Running the Guidance

Everything should run automatically after deployment completes. You can now navigate to the DataZone UI and explore the assets that have been created. If you don’t see all assets in the DataZone catalog, try rerunning the deployment steps.

Next Steps

  1. See the next steps of the Guidance for Data Fabric on AWS to learn more about general next steps.

Cleanup

  1. Go to the AWS Console and delete all CloudFormation stacks prefixed by sdf in the hub and spoke accounts.
  2. Clean up SIF as described in the documentation.

Notices

Customers are responsible for making their own independent assessment of the information in this Guidance. This Guidance: (a) is for informational purposes only, (b) represents AWS current product offerings and practices, which are subject to change without notice, and (c) does not create any commitments or assurances from AWS and its affiliates, suppliers or licensors.
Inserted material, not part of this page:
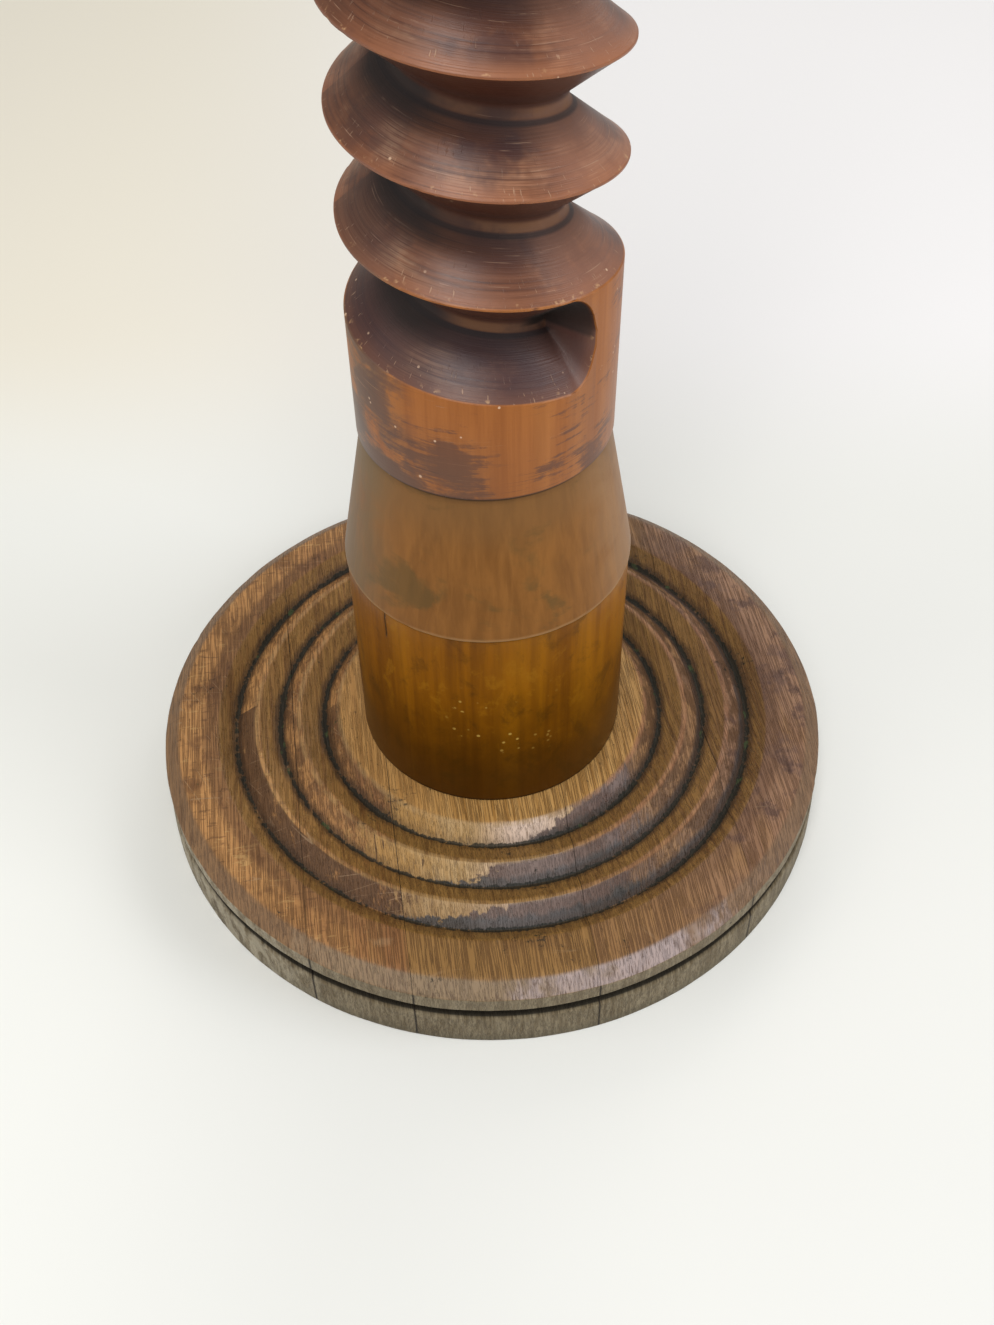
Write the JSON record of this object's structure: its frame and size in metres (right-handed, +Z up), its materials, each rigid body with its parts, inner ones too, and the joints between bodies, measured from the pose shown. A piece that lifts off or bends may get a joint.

AWS products or services are provided “as is” without warranties, representations, or conditions of any kind, whether express or implied. AWS responsibilities and liabilities to its customers are controlled by AWS agreements, and this Guidance is not part of, nor does it modify, any agreement between AWS and its customers.